Dans le domaine pleinement subjectif de l’interprétation et spécialement dans sa vision analytique, la manière d’aborder – à partir de la perception des relations formelles et tonales inhérentes à la musique – les différentes solutions liées à la pensée de l’articulation et du phrasé, à la conception de la réalisation des nuances, des indications dynamiques et agogiques, nous apparaît fondamentale. Sans oublier qu’une partie importante de la tension dramatique correspond aux difficultés exigées par une technique qui va souvent au-delà des possibilités en usage à l’époque.

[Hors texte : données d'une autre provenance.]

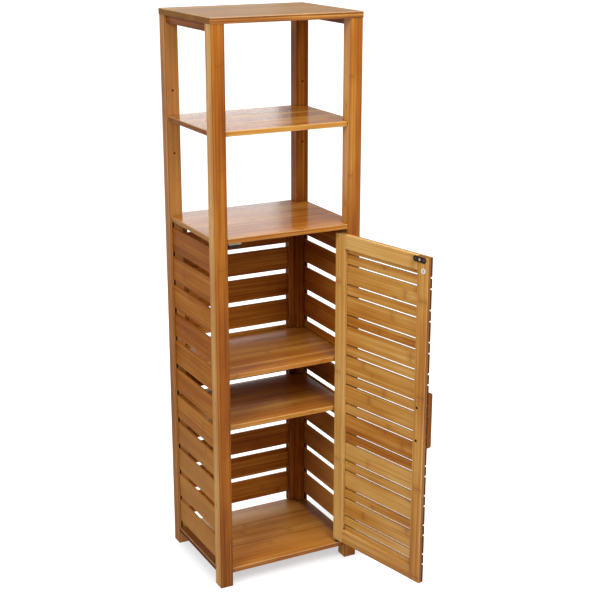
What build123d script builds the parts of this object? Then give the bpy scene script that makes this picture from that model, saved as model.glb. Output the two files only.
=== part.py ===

Nous arrivons à la dimension spirituelle de l’interprétation, qui suscite la problématique la plus transcendante et difficile à définir : comment recréer et approfondir les intentions expressives du compositeur et communiquer aux auditeurs l’esprit de l’œuvre sans déformer ou trahir les éléments objectifs qui la définissent comme telle ?
Nous savons tous que Beethoven fut un improvisateur génial. En même temps, l’intensité extraordinaire de ses travaux d’esquisses nous montre les efforts grandioses et obsessionnels qu’il fit afin de rendre chacune de ses compositions aussi excellentes que possible. C’est probablement là que réside la grande difficulté de sa musique, dans ce fragile équilibre entre la force incontrôlable d’un Prométhée qui lutte instinctivement pour porter aux humains le feu divin et la conscience de ce que, pour cela, il doit payer le prix d’être enchaîné à construire les formes d’un art qui ne seront libératrices que lorsqu’elles deviendront “le plus beau lien des peuples plus éloignés”.[2]
JORDI SAVALL
Bellaterra, 4 janvier 2018
[1] Beethoven, cité par Bettina Brentano, “Lettre à Goethe”, 28 mai 1810.
[2] Beethoven, “Lettre 1080 à l’Académie Royale de Musique de Stockholm”, 1er mars 1823, Vienne (écrite en français).